AlloCiné : Si vous n'aviez pas été réalisatrice, qu'auriez-vous fait ?
Chantal Akerman : J'aurais probablement écrit.
Votre premier film sur grand écran
Je crois que c'est La Belle et le Clochard de Walt Disney. Je m'en souviens vaguement. J'ai beaucoup pleuré. Ou cela peut être Les 101 Dalmatiens. L'un ou l'autre dans un petit cinéma de quartier de Bruxelles, le samedi après-midi.
Votre réalisateur de référence
J'en ai plusieurs. Il y a Dreyer (cinéaste danois - 1889/1968 - qui réalisa entre autres "Le Maître du logis", "Vampyr" ou "Ordet" NDLR), Bresson, Godard, Murnau, Billy Wilder, Ozu...
Votre plus grand regret professionnel
(silence) J'ai pas de regrets. J'ai eu des coups durs... Peut-être le seul regret que je puisse avoir eu, c'est sur mon film précédent, Un divan à New York avec Juliette Binoche et William Hurt. Une comédie délicieuse qui malheureusement n'a pas trouvé son public. C'est un regret, mais pas un regret violent.
Votre meilleur souvenir professionnel
(silence) Sans doute, ma rencontre avec Delphine Seyrig pour le tournage de Jeanne Dielman. La chaleur et la compréhension, la joie et la curiosité... tout cet état d'esprit qu'elle a mis dans ce travail ensemble.
Votre film de chevet
Le premier qui me vient à l'esprit, c'est L'Aurore de l'allemand Murnau. Un film des années vingt.
La rencontre déterminante dans votre carrière professionnelle
Je n'aurais jamais fait de cinéma si je n'avais pas été voir Pierrot le Fou quand j'avais 15 ans. Quand je suis sortie de là, je me suis dit que je voulais faire des films.
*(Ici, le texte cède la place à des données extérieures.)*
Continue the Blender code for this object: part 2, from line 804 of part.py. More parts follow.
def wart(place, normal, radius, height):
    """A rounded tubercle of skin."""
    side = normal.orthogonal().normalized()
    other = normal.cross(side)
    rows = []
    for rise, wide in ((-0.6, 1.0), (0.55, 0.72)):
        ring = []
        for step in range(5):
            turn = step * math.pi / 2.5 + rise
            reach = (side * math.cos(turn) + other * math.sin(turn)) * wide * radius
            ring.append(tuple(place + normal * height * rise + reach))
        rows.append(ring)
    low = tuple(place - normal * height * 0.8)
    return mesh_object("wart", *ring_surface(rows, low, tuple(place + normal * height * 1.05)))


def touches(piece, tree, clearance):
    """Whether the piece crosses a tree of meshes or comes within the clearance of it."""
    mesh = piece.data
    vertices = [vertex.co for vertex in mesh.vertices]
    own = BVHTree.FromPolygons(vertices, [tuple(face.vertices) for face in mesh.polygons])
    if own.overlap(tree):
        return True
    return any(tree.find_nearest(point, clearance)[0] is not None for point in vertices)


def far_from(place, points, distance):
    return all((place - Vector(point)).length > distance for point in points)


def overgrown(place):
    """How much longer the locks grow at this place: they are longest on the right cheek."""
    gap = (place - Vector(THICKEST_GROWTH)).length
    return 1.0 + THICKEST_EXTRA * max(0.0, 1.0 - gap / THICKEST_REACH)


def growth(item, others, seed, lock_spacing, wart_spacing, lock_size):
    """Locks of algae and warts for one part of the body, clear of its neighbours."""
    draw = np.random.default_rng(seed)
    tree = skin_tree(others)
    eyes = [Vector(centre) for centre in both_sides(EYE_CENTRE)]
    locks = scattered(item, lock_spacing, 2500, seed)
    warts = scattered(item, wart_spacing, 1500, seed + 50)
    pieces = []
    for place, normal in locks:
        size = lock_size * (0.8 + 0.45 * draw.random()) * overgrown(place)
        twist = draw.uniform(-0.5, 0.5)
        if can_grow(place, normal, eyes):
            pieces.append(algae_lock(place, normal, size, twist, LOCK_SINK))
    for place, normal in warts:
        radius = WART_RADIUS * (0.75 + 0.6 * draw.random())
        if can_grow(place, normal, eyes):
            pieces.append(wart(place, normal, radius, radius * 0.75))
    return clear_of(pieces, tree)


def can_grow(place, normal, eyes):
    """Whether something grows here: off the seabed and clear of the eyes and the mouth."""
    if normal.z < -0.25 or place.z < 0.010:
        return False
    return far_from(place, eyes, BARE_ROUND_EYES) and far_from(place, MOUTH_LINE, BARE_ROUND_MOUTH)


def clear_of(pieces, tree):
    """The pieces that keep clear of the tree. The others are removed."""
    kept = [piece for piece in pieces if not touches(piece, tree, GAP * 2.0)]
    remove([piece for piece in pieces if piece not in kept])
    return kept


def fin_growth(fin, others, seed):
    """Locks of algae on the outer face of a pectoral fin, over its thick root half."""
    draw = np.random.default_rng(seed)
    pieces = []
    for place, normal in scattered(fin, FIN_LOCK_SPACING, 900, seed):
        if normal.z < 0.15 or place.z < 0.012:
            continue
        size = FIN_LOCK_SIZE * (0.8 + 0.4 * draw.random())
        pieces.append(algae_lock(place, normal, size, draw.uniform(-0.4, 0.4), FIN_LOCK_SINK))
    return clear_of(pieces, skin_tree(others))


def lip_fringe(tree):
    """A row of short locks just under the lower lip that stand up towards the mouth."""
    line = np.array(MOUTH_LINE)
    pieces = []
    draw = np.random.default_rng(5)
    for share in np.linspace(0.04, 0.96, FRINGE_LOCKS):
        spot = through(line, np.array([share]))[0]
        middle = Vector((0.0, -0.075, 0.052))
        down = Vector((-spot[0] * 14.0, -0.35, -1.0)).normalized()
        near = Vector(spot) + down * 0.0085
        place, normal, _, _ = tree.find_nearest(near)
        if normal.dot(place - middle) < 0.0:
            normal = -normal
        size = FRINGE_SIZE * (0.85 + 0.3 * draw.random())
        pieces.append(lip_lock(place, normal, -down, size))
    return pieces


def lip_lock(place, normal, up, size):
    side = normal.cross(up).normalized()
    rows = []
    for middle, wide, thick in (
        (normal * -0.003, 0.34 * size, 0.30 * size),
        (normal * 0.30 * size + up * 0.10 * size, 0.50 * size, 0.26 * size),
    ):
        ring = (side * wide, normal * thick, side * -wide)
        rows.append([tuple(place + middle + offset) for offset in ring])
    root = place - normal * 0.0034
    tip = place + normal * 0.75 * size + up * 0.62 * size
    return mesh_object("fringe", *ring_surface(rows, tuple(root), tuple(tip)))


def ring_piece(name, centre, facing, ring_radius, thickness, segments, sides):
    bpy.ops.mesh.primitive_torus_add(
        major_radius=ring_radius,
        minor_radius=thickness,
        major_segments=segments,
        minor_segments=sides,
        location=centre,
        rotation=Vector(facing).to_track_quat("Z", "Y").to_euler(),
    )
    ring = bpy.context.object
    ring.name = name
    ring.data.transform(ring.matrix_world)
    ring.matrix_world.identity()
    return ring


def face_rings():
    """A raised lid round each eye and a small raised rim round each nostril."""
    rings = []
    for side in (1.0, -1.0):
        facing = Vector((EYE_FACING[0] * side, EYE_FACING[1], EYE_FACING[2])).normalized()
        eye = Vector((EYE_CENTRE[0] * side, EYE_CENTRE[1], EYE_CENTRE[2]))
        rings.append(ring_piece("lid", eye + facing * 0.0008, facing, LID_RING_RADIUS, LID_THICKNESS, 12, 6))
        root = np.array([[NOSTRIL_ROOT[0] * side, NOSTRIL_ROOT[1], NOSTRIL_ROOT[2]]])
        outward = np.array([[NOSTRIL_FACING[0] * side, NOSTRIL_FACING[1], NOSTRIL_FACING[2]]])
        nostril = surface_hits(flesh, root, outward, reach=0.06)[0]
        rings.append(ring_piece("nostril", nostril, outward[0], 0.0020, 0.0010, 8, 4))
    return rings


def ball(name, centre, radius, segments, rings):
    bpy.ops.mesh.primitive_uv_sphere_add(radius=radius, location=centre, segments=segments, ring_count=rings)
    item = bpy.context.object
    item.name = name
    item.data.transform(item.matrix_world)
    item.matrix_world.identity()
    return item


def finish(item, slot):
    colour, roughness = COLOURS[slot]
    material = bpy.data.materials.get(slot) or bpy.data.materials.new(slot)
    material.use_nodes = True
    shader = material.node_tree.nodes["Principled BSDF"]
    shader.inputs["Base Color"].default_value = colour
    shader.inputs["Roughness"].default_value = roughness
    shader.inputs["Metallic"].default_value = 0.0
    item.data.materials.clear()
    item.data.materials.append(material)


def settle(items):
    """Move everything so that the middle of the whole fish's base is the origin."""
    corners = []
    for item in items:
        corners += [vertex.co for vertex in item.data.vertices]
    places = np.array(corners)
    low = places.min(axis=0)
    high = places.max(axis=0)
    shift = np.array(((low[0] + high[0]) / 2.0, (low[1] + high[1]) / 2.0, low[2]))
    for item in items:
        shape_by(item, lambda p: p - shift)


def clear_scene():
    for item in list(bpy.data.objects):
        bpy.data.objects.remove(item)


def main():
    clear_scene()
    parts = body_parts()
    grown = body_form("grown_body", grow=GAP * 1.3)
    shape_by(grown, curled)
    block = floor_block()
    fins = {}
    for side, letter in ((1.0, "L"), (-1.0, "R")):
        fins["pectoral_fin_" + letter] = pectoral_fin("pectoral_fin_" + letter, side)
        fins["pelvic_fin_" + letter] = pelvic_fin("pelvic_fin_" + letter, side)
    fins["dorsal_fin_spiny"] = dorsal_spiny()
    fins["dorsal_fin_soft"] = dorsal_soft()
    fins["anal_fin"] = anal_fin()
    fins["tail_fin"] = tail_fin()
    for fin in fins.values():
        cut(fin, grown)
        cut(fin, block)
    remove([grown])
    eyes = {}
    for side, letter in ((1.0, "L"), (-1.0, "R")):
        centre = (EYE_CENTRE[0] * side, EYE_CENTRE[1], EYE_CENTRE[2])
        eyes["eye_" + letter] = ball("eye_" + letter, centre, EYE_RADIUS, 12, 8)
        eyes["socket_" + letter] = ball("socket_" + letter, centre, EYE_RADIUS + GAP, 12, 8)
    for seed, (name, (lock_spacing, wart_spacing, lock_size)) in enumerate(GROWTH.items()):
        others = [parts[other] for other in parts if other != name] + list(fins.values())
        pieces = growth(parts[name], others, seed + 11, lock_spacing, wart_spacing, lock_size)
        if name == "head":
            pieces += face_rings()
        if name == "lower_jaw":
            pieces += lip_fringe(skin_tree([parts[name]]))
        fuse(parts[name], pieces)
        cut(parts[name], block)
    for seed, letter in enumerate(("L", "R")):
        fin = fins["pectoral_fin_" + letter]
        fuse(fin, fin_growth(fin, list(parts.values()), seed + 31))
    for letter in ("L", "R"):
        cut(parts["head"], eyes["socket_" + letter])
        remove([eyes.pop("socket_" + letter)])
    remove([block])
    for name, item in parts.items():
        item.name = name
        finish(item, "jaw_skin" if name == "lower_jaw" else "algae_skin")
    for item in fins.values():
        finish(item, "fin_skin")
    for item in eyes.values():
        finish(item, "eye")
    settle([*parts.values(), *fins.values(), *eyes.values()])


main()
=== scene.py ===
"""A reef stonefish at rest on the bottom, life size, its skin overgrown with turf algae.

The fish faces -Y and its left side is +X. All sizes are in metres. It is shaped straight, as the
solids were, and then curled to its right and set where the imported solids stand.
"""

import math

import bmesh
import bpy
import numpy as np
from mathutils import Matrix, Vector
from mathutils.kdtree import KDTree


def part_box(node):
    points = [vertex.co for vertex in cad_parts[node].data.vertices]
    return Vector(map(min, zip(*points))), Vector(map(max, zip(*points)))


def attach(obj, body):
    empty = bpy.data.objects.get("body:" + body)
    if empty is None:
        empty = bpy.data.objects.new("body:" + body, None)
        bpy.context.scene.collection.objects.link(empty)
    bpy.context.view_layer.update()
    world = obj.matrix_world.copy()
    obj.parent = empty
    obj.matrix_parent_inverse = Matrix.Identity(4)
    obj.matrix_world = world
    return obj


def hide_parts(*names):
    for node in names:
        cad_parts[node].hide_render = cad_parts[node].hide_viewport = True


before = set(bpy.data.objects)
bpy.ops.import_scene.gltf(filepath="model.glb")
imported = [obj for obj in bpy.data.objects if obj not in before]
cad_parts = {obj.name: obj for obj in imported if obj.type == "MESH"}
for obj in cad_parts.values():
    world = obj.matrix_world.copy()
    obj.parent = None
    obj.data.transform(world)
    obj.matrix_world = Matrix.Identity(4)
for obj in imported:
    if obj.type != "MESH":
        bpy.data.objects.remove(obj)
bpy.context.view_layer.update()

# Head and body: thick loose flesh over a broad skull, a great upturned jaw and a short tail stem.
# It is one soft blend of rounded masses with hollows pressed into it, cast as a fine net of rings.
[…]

Vraiment.
Vous souvenez-vous de votre première réplique en tant qu'actrice ?
C'était dans Je, tu, il, elle (silence) Qu'est-ce que je dis ? "Je veux rester là", quelque chose dans ce style là.
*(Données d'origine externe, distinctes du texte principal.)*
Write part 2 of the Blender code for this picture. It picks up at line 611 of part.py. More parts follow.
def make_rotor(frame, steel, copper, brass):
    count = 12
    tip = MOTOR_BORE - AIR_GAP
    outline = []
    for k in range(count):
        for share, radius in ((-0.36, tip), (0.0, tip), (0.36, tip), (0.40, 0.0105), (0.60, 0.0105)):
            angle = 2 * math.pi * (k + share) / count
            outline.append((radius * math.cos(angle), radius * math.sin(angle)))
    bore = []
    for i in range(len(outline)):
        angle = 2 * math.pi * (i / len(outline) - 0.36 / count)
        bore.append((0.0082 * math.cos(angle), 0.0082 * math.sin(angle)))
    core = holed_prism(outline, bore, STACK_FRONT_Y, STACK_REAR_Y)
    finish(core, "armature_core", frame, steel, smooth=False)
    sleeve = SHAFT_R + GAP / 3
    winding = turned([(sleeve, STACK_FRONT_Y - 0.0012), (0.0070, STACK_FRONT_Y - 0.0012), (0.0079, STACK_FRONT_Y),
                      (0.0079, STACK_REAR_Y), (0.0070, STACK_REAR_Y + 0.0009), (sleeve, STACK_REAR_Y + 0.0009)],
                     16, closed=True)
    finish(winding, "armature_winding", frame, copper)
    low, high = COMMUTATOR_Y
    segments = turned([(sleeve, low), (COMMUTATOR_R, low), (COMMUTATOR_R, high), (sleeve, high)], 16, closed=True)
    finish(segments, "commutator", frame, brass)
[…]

Si vous arrêtiez le métier demain, que regretteriez-vous le plus ?
Les gens avec qui je fait ce métier. C'est vrai que l'enfer, ce sont les autres, dans ce milieu du cinéma. Dans La Captive, j'ai fait de très belles rencontres que je n'aurais plus l'occasion de faire si j'arrêtais ce métier. C'est un métier qui me pousse à sortir de chez moi. Ce qui m'aurait fait peur dans l'écriture, c'est que déjà j'ai tendance à rester à la maison. J'aurais alors plus aucune raison de sortir.
En résumé, "La Captive"...
C'est l'histoire de deux amants, dont l'un n'aura jamais assez de l'autre, et qui donc finira mal.
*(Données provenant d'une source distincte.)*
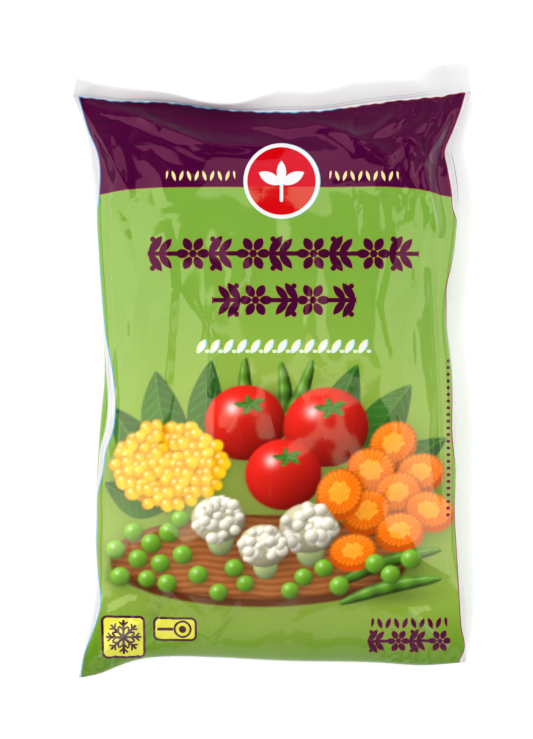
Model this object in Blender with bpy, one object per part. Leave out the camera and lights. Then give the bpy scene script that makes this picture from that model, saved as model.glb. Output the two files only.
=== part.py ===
"""A filled pillow bag of frozen vegetables, lying on its back with the printed front up.

The bag is one piece of film: a flattened tube, sealed across both ends and filled.
+X is the bag's width, +Y points to its top seal and +Z is up, in metres. The origin
is on the surface that the bag lies on, below the middle of its plan.
"""

import math

import bmesh
import bpy
import numpy as np

MM = 0.001

# Driving dimensions
THICKNESS = 38 * MM  # of the filled bag, at its crown
TOP_SEAL_WIDTH = 15 * MM
BOTTOM_SEAL_WIDTH = 12 * MM
SEAL_THICKNESS = 1.0 * MM
FOLD_GAP = 0.5 * MM  # between the folded seal and the film above it
FLAT_HALF_WIDTH = 88 * MM  # scales the width stations of the two end lines

# The outline as seen from above: (y, x) down the sides, (x, y) across the ends
LEFT_SIDE = [
    (-138.8, -87.4), (-126, -84.8), (-112, -81.2), (-99, -79.0), (-76, -79.4), (-51, -78.9),
    (-28, -77.6), (0, -75.3), (18, -75.9), (47, -77.9), (71, -79.1), (96, -80.8),
    (108, -83.4), (124, -90.0),
]
RIGHT_SIDE = [
    (-131, 87.5), (-115, 87.5), (-99, 86.4), (-83, 84.3), (-57, 82.8), (-30, 82.8),
    (2, 80.8), (22, 78.8), (43, 80.6), (67, 83.2), (81, 83.6), (93, 82.0),
    (101, 80.2), (109, 82.8), (119, 87.4), (126, 90.0),
]
BOTTOM_LINE = [
    (-88, -138.8), (-78, -136.6), (-69, -132.9), (-60, -130.1), (-47, -129.0), (-26, -129.4),
    (4, -130.9), (48, -131.8), (69, -133.0), (88, -131.6),
]
TOP_LINE = [
    (-88, 124.4), (-72, 122.2), (-44, 120.9), (-28, 118.6), (-12, 117.2), (20, 117.2),
    (39, 119.4), (54, 121.6), (78, 124.2), (88, 126.0),
]

# How far the top seal reaches past its line, as seen from above, by (x, reach)
TOP_SEAL_REACH = [
    (-88, 7.2), (-55, 4.4), (-16, 2.4), (4, 8.8), (21, 8.0), (43, 11.0), (60, 9.0), (75, 13.6), (88, 12.8),
]
TOP_SEAL_NARROWING = 2.0 * MM  # at each end of its free edge

# Heights above the surface: along the side edges by share of the length, and along the top seal by x
SIDE_HEIGHT = [
    (0.0, 1.3), (0.02, 2.4), (0.06, 5.0), (0.16, 10.0), (0.35, 13.0), (0.6, 13.5), (0.84, 12.0), (0.94, 8.5),
    (1.0, 4.5),
]
TOP_LINE_HEIGHT = [(-88, 4.5), (-66, 7.5), (-30, 9.0), (8, 11.0), (45, 9.0), (72, 6.5), (88, 4.5)]

# The filled body: the crown's place along the length, and how blunt the form is
CROWN_AT = 0.45
BOTTOM_BLUNTNESS = (3.2, 0.60)
TOP_BLUNTNESS = (2.2, 0.84)
CROSS_BLUNTNESS = (2.5, 0.62)
BASE_BLUNTNESS = (4.0, 0.75)
BASE_FLATNESS = 1.25  # over 1, so that the underside is flat where the bag rests

# Folds in the film of the front: start (x, y), end (x, y), height and half width
FOLDS = [
    ((-82, 122), (-55, 113), 2.6, 8),
    ((-55, 113), (-30, 102), 3.4, 9),
    ((-30, 102), (2, 101), 2.2, 8),
    ((-66, 121), (-36, 108), -2.6, 7),
    ((4, 117), (34, 107), 3.0, 8),
    ((34, 107), (52, 97), 2.4, 8),
    ((40, 118), (36, 104), -2.0, 7),
    ((58, 119), (44, 104), 1.8, 7),
    ((86, 124), (67, 92), 3.6, 9),
    ((84, 116), (78, 96), -4.0, 8),
    ((66, 100), (74, 66), 3.0, 8),
    ((-84, 116), (-66, 84), 2.4, 9),
    ((-85, -134), (-58, -112), 3.0, 9),
    ((-62, -128), (-48, -104), -2.6, 9),
    ((84, -128), (62, -108), 2.6, 9),
    ((-76, 6), (-74, -34), -3.0, 7),
    ((72, 36), (76, -44), -1.8, 8),
]

# How finely the film is divided
COLUMNS = 38
BODY_ROWS = 52
TOP_SEAL_ROWS = 4
BOTTOM_SEAL_ROWS = 4
ROWS = BOTTOM_SEAL_ROWS + BODY_ROWS + TOP_SEAL_ROWS

FILM_GREEN = (0.24, 0.47, 0.06, 1.0)
PACK_NAME = "bag"


def curve_through(stations, at):
    """The smooth curve through (place, value) stations in millimetres, read at a place in metres."""
    place = np.array([s[0] for s in stations], float)
    value = np.array([s[1] for s in stations], float)
    slope = np.gradient(value, place)
    at = np.clip(at / MM, place[0], place[-1])
    left = np.clip(np.searchsorted(place, at) - 1, 0, len(place) - 2)
    span = place[left + 1] - place[left]
    t = (at - place[left]) / span
    start = (2 * t**3 - 3 * t**2 + 1) * value[left] + (t**3 - 2 * t**2 + t) * span * slope[left]
    end = (3 * t**2 - 2 * t**3) * value[left + 1] + (t**3 - t**2) * span * slope[left + 1]
    return float(start + end) * MM


def share_curve(stations, share):
    """As curve_through, for stations placed by a share of the length from 0 to 1."""
    return curve_through(stations, share * MM)


def swell(distance, bluntness):
    """1 at the middle and 0 at distance 1, blunter as the first power grows."""
    outer, inner = bluntness
    return max(0.0, 1 - abs(distance) ** outer) ** inner


def plan_point(across, along):
    """The place seen from above of a point of the body: across is -1 to 1, along is 0 to 1."""
    left_y = LEFT_SIDE[0][0] + along * (LEFT_SIDE[-1][0] - LEFT_SIDE[0][0])
    right_y = RIGHT_SIDE[0][0] + along * (RIGHT_SIDE[-1][0] - RIGHT_SIDE[0][0])
    left = curve_through(LEFT_SIDE, left_y * MM)
    right = curve_through(RIGHT_SIDE, right_y * MM)
    low = curve_through(BOTTOM_LINE, across * FLAT_HALF_WIDTH)
    high = curve_through(TOP_LINE, across * FLAT_HALF_WIDTH)
    return left + (across + 1) / 2 * (right - left), low + along * (high - low)


def edge_height(across, along):
    """The height of the surface between front and back, which both meet at the side edges."""
    at_top = curve_through(TOP_LINE_HEIGHT, across * FLAT_HALF_WIDTH)
    side = share_curve(SIDE_HEIGHT, along)
    return side + (at_top - SIDE_HEIGHT[-1][1] * MM) * along**6


def crown_height(along):
    """How far the front rises over the edges, on the middle line."""
    if along < CROWN_AT:
        rise = swell((CROWN_AT - along) / CROWN_AT, BOTTOM_BLUNTNESS)
    else:
        rise = swell((along - CROWN_AT) / (1 - CROWN_AT), TOP_BLUNTNESS)
    return rise * (THICKNESS - share_curve(SIDE_HEIGHT, CROWN_AT))


def fold_relief(x, y):
    """The height that the folds add at a place: each is a ridge or valley that fades at its ends."""
    relief = 0.0
    for (x0, y0), (x1, y1), height, half_width in FOLDS:
        length = math.hypot(x1 - x0, y1 - y0)
        run_x, run_y = (x1 - x0) / length, (y1 - y0) / length
        from_x, from_y = x / MM - x0, y / MM - y0
        run = (from_x * run_x + from_y * run_y) / length
        aside = abs(from_x * run_y - from_y * run_x) / half_width
        if aside < 1 and -0.2 < run < 1.2:
            fade = max(0.0, 1 - abs((run - 0.5) / 0.7) ** 3)
            relief += height * MM * (1 - aside) ** 2 * fade
    return relief


def rise_of_front(across, along, x, y):
    """How far the front stands over the edge surface."""
    at_rim = swell(across, CROSS_BLUNTNESS)
    body = crown_height(along) * at_rim
    calm = min(1.0, 8 * (1 - abs(across))) * min(1.0, 14 * along) * min(1.0, 14 * (1 - along))
    return max(SEAL_THICKNESS / 2, body + fold_relief(x, y) * calm)


def height_of_back(across, along, edge, past_fold):
    """The underside: flat where it rests, and lying over the folded bottom seal."""
    base = swell(across, BASE_BLUNTNESS) * swell(2 * along - 1, BASE_BLUNTNESS) * BASE_FLATNESS
    over_seal = SEAL_THICKNESS + FOLD_GAP
    ramp = 1 - (past_fold - BOTTOM_SEAL_WIDTH - 2 * MM) / (6 * MM)
    resting = over_seal * min(1.0, max(0.0, ramp))
    return min(edge, max(edge * (1 - base), resting, 0.0))


def body_point(across, along, side, rim):
    """A point of the filled body on its front (side 1) or back (side -1)."""
    x, y = plan_point(across, along)
    edge = edge_height(across, along)
    if rim:
        return x, y, edge
    if side > 0:
        return x, y, edge + rise_of_front(across, along, x, y)
    past_fold = y - plan_point(across, 0.0)[1]
    tuck = max(0.0, 1.2 * MM - past_fold)  # the inner film turns back inside the fold
    under = min(height_of_back(across, along, edge, past_fold), edge - SEAL_THICKNESS / 2 * min(1.0, 20 * along))
    return x, y + tuck, under


def top_seal_point(across, out, side, rim):
    """A point of the top seal, which stands up in waves: out is 0 at its line and 1 at its free edge."""
    x, y = plan_point(across, 1.0)
    reach = curve_through(TOP_SEAL_REACH, across * FLAT_HALF_WIDTH)
    rise = math.sqrt(TOP_SEAL_WIDTH**2 - reach**2)
    half = 0.0 if rim else side * SEAL_THICKNESS / 2
    lean_y, lean_z = reach / TOP_SEAL_WIDTH, rise / TOP_SEAL_WIDTH
    return (
        x - out * TOP_SEAL_NARROWING * across,
        y + out * reach - half * lean_z * min(1.0, 3 * out),
        edge_height(across, 1.0) + out * rise + half * (lean_y if out > 0 else 1.0),
    )


def bottom_seal_point(across, out, side, rim):
    """A point of the bottom seal, folded flat under the body: out is 0 at the fold, 1 at its free edge."""
    x, y = plan_point(across, 0.0)
    middle = SEAL_THICKNESS / 2
    half = 0.0 if rim else middle
    return x * (1 - 0.03 * out), y + 1.2 * MM + out * (BOTTOM_SEAL_WIDTH - 1.2 * MM), middle - side * half


def film_point(across, row, side):
    """The point of the film at a row, counted from the bottom seal's free edge."""
    rim = abs(across) > 1 - 1e-6 or row in (0, ROWS)
    if row < BOTTOM_SEAL_ROWS:
        return bottom_seal_point(across, (BOTTOM_SEAL_ROWS - row - 1) / (BOTTOM_SEAL_ROWS - 1), side, rim)
    if row > BOTTOM_SEAL_ROWS + BODY_ROWS:
        return top_seal_point(across, (row - BOTTOM_SEAL_ROWS - BODY_ROWS) / TOP_SEAL_ROWS, side, rim)
    step = (row - BOTTOM_SEAL_ROWS) / BODY_ROWS
    crowded = 0.5 - 0.5 * math.cos(math.pi * step)
    return body_point(across, 0.35 * crowded + 0.65 * step, side, rim)


def add_panel(mesh, side):
    """One panel of the tube: a flat grid, carried point by point to its place in the filled bag."""
    made = bmesh.ops.create_grid(mesh, x_segments=COLUMNS, y_segments=ROWS, size=1.0)
    for vertex in made["verts"]:
        column, row = vertex.co.x, round((vertex.co.y + 1) / 2 * ROWS)
        across = 0.5 * column + 0.5 * math.sin(column * math.pi / 2)
        vertex.co = film_point(across, row, side)
    if side < 0:
        faces = list({face for vertex in made["verts"] for face in vertex.link_faces})
        bmesh.ops.reverse_faces(mesh, faces=faces)


def film_material():
    """Glossy printed film, green as most of its front is."""
    material = bpy.data.materials.new("printed_film")
    material.use_nodes = True
    shader = material.node_tree.nodes["Principled BSDF"]
    shader.inputs["Base Color"].default_value = FILM_GREEN
    shader.inputs["Roughness"].default_value = 0.28
    shader.inputs["Metallic"].default_value = 0.0
    return material


def make_bag(collection):
    """Front and back panel, welded round their edges into one closed body."""
    panels = bmesh.new()
    add_panel(panels, side=1)
    add_panel(panels, side=-1)
    bmesh.ops.remove_doubles(panels, verts=panels.verts, dist=0.01 * MM)
    data = bpy.data.meshes.new(PACK_NAME)
    panels.to_mesh(data)
    panels.free()
    data.shade_smooth()
    data.materials.append(film_material())
    collection.objects.link(bpy.data.objects.new(PACK_NAME, data))


def clear_scene():
    for left_over in list(bpy.data.objects):
        bpy.data.objects.remove(left_over, do_unlink=True)


def main():
    clear_scene()
    parts = bpy.data.collections.new("frozen_vegetable_bag")
    bpy.context.scene.collection.children.link(parts)
    make_bag(parts)


main()
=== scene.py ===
"""The looks of a filled pillow bag of frozen vegetables, lying on its back with its print up.

The film is a front and a back panel. Each is a grid of points on the bag's form, given a
little more film than the form takes, and relaxed until that film has buckled. The print is
fields of colour and simple shapes, worked out on the front panel's points. Lengths are in
millimetres until a mesh is made. +X is the bag's width, +Y points to its top seal, +Z is up.
"""

import math

import bpy
import numpy as np
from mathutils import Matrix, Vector


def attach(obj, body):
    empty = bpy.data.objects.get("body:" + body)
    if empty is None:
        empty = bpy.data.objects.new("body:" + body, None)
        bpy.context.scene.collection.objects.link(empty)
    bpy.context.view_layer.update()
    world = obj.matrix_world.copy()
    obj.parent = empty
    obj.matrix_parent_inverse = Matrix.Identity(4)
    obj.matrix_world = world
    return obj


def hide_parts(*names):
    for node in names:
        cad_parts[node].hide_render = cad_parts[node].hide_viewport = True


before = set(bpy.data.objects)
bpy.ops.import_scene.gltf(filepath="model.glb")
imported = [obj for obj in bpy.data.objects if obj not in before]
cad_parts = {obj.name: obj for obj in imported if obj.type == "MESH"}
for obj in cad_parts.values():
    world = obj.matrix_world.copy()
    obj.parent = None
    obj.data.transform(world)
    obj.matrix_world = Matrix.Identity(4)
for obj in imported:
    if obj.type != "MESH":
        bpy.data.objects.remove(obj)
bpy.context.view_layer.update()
MM = 0.001
TINY = 1e-6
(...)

Qu'est-ce qui vous a captivé pour adapter le roman de Proust, "La Prisonnière" ?
Je me suis sentie en totale familiarité. Quand j'ai lu cette partie du livre de Proust, qui s'appelle La Prisonnière, je me suis dit qu'il l'avait écrit pour moi. J'avais l'impression qu'il s'adressait à moi. Beaucoup de gens disent cela quand ils lisent Proust. Comme il y a un narrateur qui dit "je", on a la véritable impression qu'il s'adresse à vous.
C'est aussi cette manière de penser, d'aller jusqu'au bout des choses. Ce livre, c'était pour moi.
Le choix de Sylvie Testud et Stanislas Merhar
J'ai fait des auditions. Par un hasard des circonstances, c'était Stanislas Merhar qui donnait la réplique à Sylvie Testud. Tout de suite, à l'écran, à la vidéo, j'ai senti quelque chose entre eux. Ils faisaient déjà couple de cinéma.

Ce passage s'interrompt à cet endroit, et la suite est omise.